Poderia falar de questões estruturais: os alunos de minha escola há dois anos não sabem o que é uma quadra de esportes. Há três anos não conhecem um laboratório, uma sala de informática. Quiçá uma simples sala de vídeo. Até o ano passado estudavam em salas de aulas alagadas, com infiltrações, risco de queda do teto, paredes. Lousas esburacadas. A típica escola pública, em condições muito piores. Este ano tivemos um curto-circuito na parte elétrica que impediu que os alunos tivessem aulas durante três dias.
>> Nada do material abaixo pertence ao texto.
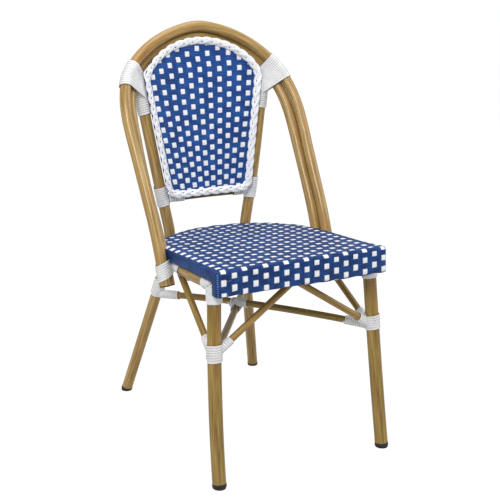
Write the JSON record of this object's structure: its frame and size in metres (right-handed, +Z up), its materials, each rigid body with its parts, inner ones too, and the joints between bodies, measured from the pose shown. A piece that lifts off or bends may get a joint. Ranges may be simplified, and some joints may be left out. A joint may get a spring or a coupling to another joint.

Mas, para mim, o principal problema ainda não são estes. O problema começa por cima. A minha escola não possui uma “Ângela Bellittani” em sua direção. A minha escola sequer possui uma direção. A diretora de minha escola é ausente, não cumpre o seu horário, não se responsabiliza pela escola, não a organiza. Funcionários e professores não tem apoio, alunos não tem orientação adequada. E o resultado: uma das piores escolas da minha diretoria de ensino (segundo índices do IDESP e do SARESP).
Soluções já foram apontadas. A primeira: minha direção tem que trabalhar, cumprir o seu horário (quarenta horas semanais). Não cumpre. A minha direção tem que ser mais responsável, mais participativa dos problemas da escola. Não é. Ela precisa se preocupar com a qualidade de ensino, em criar um ambiente organizado e educativo no qual as pessoas tenham o desejo de ensinar e aprender, professores não queiram sair, alunos não peçam transferência. Não o faz.
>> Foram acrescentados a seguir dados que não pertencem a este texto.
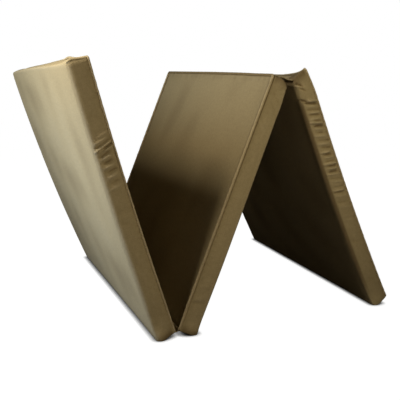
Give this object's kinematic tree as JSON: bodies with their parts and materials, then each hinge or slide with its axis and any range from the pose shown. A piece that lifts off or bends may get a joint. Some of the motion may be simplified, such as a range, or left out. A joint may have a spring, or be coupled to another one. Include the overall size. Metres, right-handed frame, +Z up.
{
  "type": "folding mattress",
  "caption": "Folding foam mattress: slab panels in zipped cloth covers, joined by cloth hinges on alternate sides so that it folds in a Z.",
  "frame": {"origin": "on the floor, under the middle of the box that the standing mattress fills", "axes": "+X from the head panel to the foot panel, Y along the folds with the zips in the +Y sides, +Z up"},
  "size_m": [0.8486, 0.7693, 0.6294],
  "materials": {
    "cover_cloth": "matte",
    "edging_cloth": "matte",
    "core_foam": "matte",
    "zip_nylon": "matte",
    "zip_metal": "satin"
  },
  "bodies": {
    "middle_panel": {"middle_foam_core": "core_foam", "middle_base_cover": "cover_cloth", "middle_top_cover": "cover_cloth", "middle_piping": "edging_cloth", "middle_zip_tape_top": "zip_nylon", "middle_zip_tape_base": "zip_nylon", "middle_zip_top_stop": "zip_metal", "middle_zip_bottom_stop": "zip_metal", "lower_hinge_strip": "edging_cloth", "upper_hinge_strip": "edging_cloth"},
    "head_panel": {"head_foam_core": "core_foam", "head_base_cover": "cover_cloth", "head_top_cover": "cover_cloth", "head_piping": "edging_cloth", "head_zip_tape_top": "zip_nylon", "head_zip_tape_base": "zip_nylon", "head_zip_top_stop": "zip_metal", "head_zip_bottom_stop": "zip_metal"},
    "foot_panel": {"foot_foam_core": "core_foam", "foot_base_cover": "cover_cloth", "foot_top_cover": "cover_cloth", "foot_piping": "edging_cloth", "foot_zip_tape_top": "zip_nylon", "foot_zip_tape_base": "zip_nylon", "foot_zip_top_stop": "zip_metal", "foot_zip_bottom_stop": "zip_metal"},
    "head_slider": {"head_zip_slider": "zip_metal"},
    "head_pull": {"head_zip_pull": "zip_metal"},
    "middle_slider": {"middle_zip_slider": "zip_metal"},
    "middle_pull": {"middle_zip_pull": "zip_metal"},
    "foot_slider": {"foot_zip_slider": "zip_metal"},
    "foot_pull": {"foot_zip_pull": "zip_metal"}
  },
  "joints": [
    {"name": "lower_fold", "type": "hinge", "parent": "middle_panel", "child": "head_panel", "pos_m": [-0.18016, -0.0027, 0.00999], "axis": [0, -1, 0], "range_deg": [-37.7, 140.3], "deforming": ["lower_hinge_strip"]},
    {"name": "upper_fold", "type": "hinge", "parent": "middle_panel", "child": "foot_panel", "pos_m": [0.10809, -0.0027, 0.58764], "axis": [0, -1, 0], "range_deg": [-44.43, 133.57], "deforming": ["upper_hinge_strip"]},
    {"name": "head_zip_slide", "type": "slide", "parent": "head_panel", "child": "head_slider", "axis": [0.3057, 0, -0.9521], "range_m": [0, 0.5558]},
    {"name": "head_pull_hinge", "type": "hinge", "parent": "head_slider", "child": "head_pull", "pos_m": [-0.3897, 0.38255, 0.5776], "axis": [0.9521, 0, 0.3057], "range_deg": [0, 150]},
    {"name": "middle_zip_slide", "type": "slide", "parent": "middle_panel", "child": "middle_slider", "axis": [-0.373, 0, -0.9278], "range_m": [0, 0.5428]},
    {"name": "middle_pull_hinge", "type": "hinge", "parent": "middle_slider", "child": "middle_pull", "pos_m": [0.0658, 0.38255, 0.55215], "axis": [0.9278, 0, -0.373], "range_deg": [0, 150]},
    {"name": "foot_zip_slide", "type": "slide", "parent": "foot_panel", "child": "foot_slider", "axis": [0.4151, 0, -0.9098], "range_m": [0, 0.5558]},
    {"name": "foot_pull_hinge", "type": "hinge", "parent": "foot_slider", "child": "foot_pull", "pos_m": [0.15196, 0.38255, 0.55413], "axis": [0.9098, 0, 0.4151], "range_deg": [0, 150]}
  ]
}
Conversas já foram feitas entre direção, funcionários e professores da escola. Não resolveram. Documentos já foram protocolados junto à direção, cobrando que esta faça o seu trabalho. Nada feito. Denúncias, reclamações já foram apresentadas à Diretoria de Ensino para que esta situação se modifique, a direção seja responsabilizada. Nada aconteceu. A diretora de minha escola possui, há mais de dois anos, dois processos administrativos na Secretaria de Educação e, nada feito. Continua na Direção de nossa escola como se nada estivesse acontecendo.
Como ter prazer de trabalhar num ambiente desses em que a impunidade, o descaso e a injustiça imperam? Onde estabilidade é sinônimo de imunidade? Onde os que trabalham profissionalmente, os que querem aprender são punidos e os que gozam, os que se aproveitam das brechas do serviço público são premiados? O que fazer?
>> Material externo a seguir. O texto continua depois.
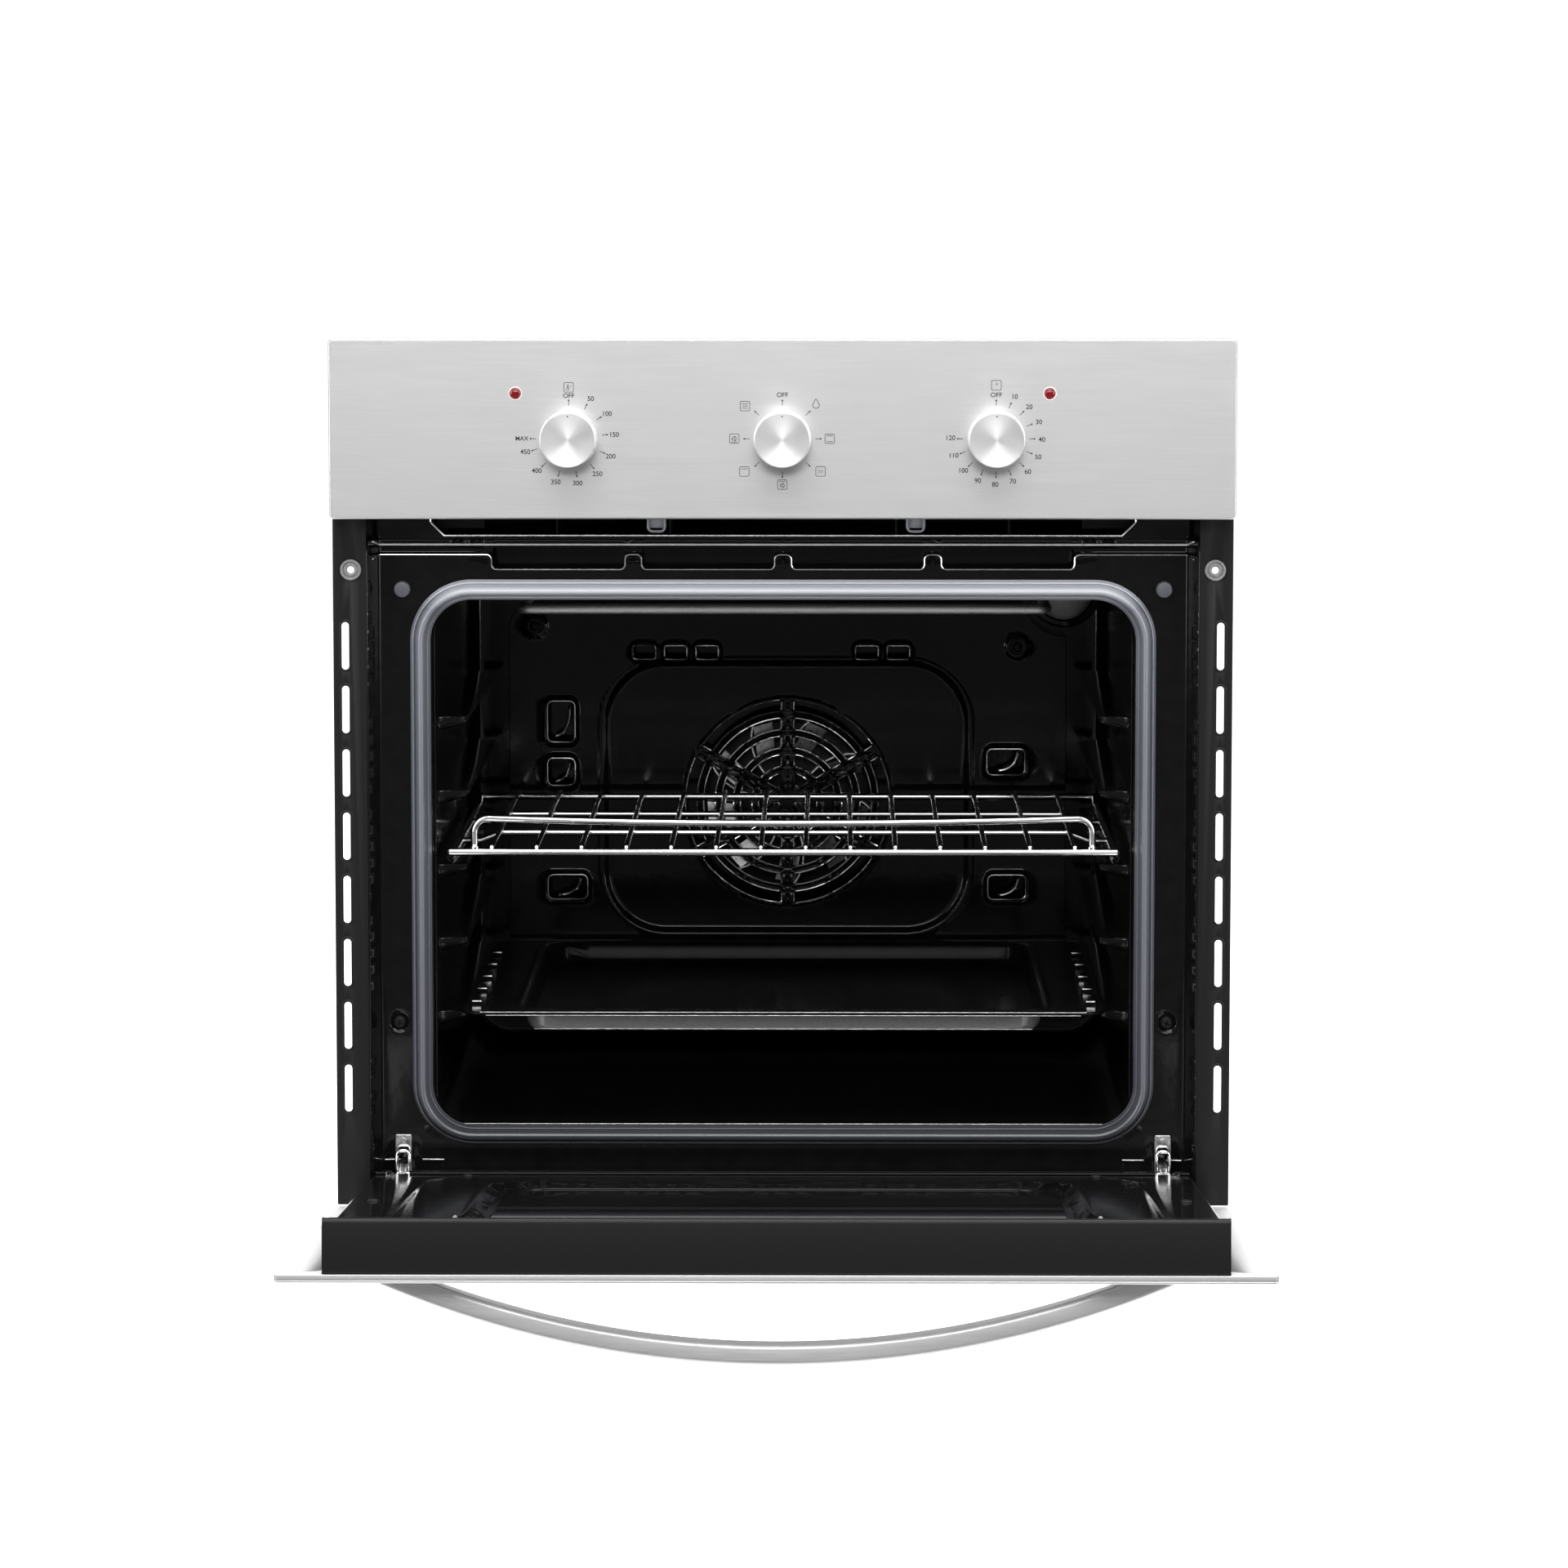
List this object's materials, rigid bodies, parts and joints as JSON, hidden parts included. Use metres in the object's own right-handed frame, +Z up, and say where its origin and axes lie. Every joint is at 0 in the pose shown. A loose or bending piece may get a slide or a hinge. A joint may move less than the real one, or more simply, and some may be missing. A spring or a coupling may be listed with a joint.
{
  "type": "built-in wall oven",
  "caption": "Built-in electric wall oven with a brushed steel control panel, three knobs, a drop-down door with a bowed handle, a wire rack and a baking tray.",
  "frame": {"origin": "middle of the underside of the base plate, on the shelf face mount", "axes": "+Z up, -Y out of the front towards the user, +X to the right seen from the front"},
  "size_m": [0.595, 0.9802, 0.6017],
  "materials": {
    "brushed_stainless": "brushed, fine horizontal grain",
    "black_enamel": "gloss vitreous enamel",
    "black_paint": "satin powder coat",
    "zinc": "bright zinc plate",
    "galvanised": "galvanised sheet",
    "chrome_wire": "bright chrome plate",
    "silicone": "satin grey silicone",
    "mineral_wool": "matt fibre blanket",
    "tinted_glass": "dark tinted, polished",
    "lamp_glass": "clear, polished",
    "heater_sheath": "satin grey alloy tube",
    "spun_aluminium": "spun face, bright turned edge",
    "red_lens": "gloss red",
    "white_plastic": "matt moulded"
  },
  "bodies": {
    "cabinet": {"base_plate": "galvanised", "left_side_panel": "galvanised", "right_side_panel": "galvanised", "top_cover": "galvanised", "rear_panel": "galvanised", "terminal_block": "white_plastic", "left_mounting_strip": "black_paint", "right_mounting_strip": "black_paint", "left_mount_grommet": "silicone", "right_mount_grommet": "silicone", "front_frame": "black_enamel", "left_door_bumper": "silicone", "right_door_bumper": "silicone", "left_frame_screw": "black_paint", "right_frame_screw": "black_paint", "door_gasket": "silicone", "cavity_liner": "black_enamel", "insulation_blanket": "mineral_wool", "grill_element": "heater_sheath", "bake_element": "heater_sheath", "fan_cover": "black_enamel", "fan_motor": "galvanised", "temperature_probe": "chrome_wire", "lamp_glass": "lamp_glass", "lamp_holder": "white_plastic", "air_duct": "black_paint", "cooling_blower": "galvanised", "control_panel": "brushed_stainless", "switch_bracket": "galvanised", "thermostat": "white_plastic", "selector_switch": "white_plastic", "timer_unit": "white_plastic", "left_indicator_lamp": "red_lens", "right_indicator_lamp": "red_lens", "left_hinge_receiver": "zinc", "left_hinge_arm": "zinc", "right_hinge_receiver": "zinc", "right_hinge_arm": "zinc"},
    "door": {"door_skin": "brushed_stainless", "door_outer_glass": "tinted_glass", "door_frame": "black_paint", "door_inner_panel": "black_enamel", "door_inner_glass": "tinted_glass", "door_handle": "brushed_stainless", "left_hinge_channel": "galvanised", "right_hinge_channel": "galvanised", "left_hinge_pin": "zinc", "right_hinge_pin": "zinc", "left_hinge_spring": "zinc", "right_hinge_spring": "zinc"},
    "fan_impeller": {"fan_impeller": "spun_aluminium"},
    "cooling_rotor": {"cooling_rotor": "galvanised"},
    "temperature_knob": {"temperature_knob": "spun_aluminium"},
    "selector_knob": {"selector_knob": "spun_aluminium"},
    "timer_knob": {"timer_knob": "spun_aluminium"},
    "left_hinge_lock": {"left_hinge_lock": "zinc"},
    "right_hinge_lock": {"right_hinge_lock": "zinc"},
    "wire_rack": {"wire_rack": "chrome_wire", "rack_loop": "chrome_wire"},
    "baking_tray": {"baking_tray": "black_enamel"}
  },
  "joints": [
    {"name": "door_hinge", "type": "hinge", "parent": "cabinet", "child": "door", "pos_m": [0, -0.2715, 0.01], "axis": [1, 0, 0], "range_deg": [-85, 0]},
    {"name": "temperature_turn", "type": "hinge", "parent": "cabinet", "child": "temperature_knob", "pos_m": [-0.14, -0.2875, 0.5128], "axis": [0, 1, 0], "range_deg": [0, 270]},
    {"name": "selector_turn", "type": "hinge", "parent": "cabinet", "child": "selector_knob", "pos_m": [0, -0.2875, 0.5128], "axis": [0, 1, 0], "continuous": true},
    {"name": "timer_turn", "type": "hinge", "parent": "cabinet", "child": "timer_knob", "pos_m": [0.14, -0.2875, 0.5128], "axis": [0, 1, 0], "range_deg": [0, 270]},
    {"name": "rack_slide", "type": "slide", "parent": "cabinet", "child": "wire_rack", "axis": [0, -1, 0], "range_m": [0, 0.28]},
    {"name": "tray_slide", "type": "slide", "parent": "cabinet", "child": "baking_tray", "axis": [0, -1, 0], "range_m": [0, 0.28]},
    {"name": "fan_spin", "type": "hinge", "parent": "cabinet", "child": "fan_impeller", "pos_m": [0, 0.16, 0.226], "axis": [0, 1, 0], "continuous": true},
    {"name": "blower_spin", "type": "hinge", "parent": "cabinet", "child": "cooling_rotor", "pos_m": [0, 0.165, 0.49], "axis": [1, 0, 0], "continuous": true},
    {"name": "left_lock_flip", "type": "hinge", "parent": "cabinet", "child": "left_hinge_lock", "pos_m": [-0.2545, -0.2515, 0.019], "axis": [1, 0, 0], "range_deg": [0, 80]},
    {"name": "right_lock_flip", "type": "hinge", "parent": "cabinet", "child": "right_hinge_lock", "pos_m": [0.2545, -0.2515, 0.019], "axis": [1, 0, 0], "range_deg": [0, 80]}
  ]
}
Gostaria que você me ajudasse a responder esta questão, perguntando à Secretaria de Educação do Estado de São Paulo como que um funcionário que apresenta tamanha incompetência, irresponsabilidade e descompromisso com o serviço público pode continuar a frente da direção de uma escola? É possível?
Precisamos transformar a educação. Resolver os problemas de cada escola, já e um começo.
Atenciosamente,
Rodrigo Ciríaco
Professor de História, com muito prazer.
Um comentário:
Leio a tua carta com sentimentos entrecruzados de admiração, indignação, desânimo e de é-preciso-gritar-ainda-que-sozinho-loucamente. Abraço forte.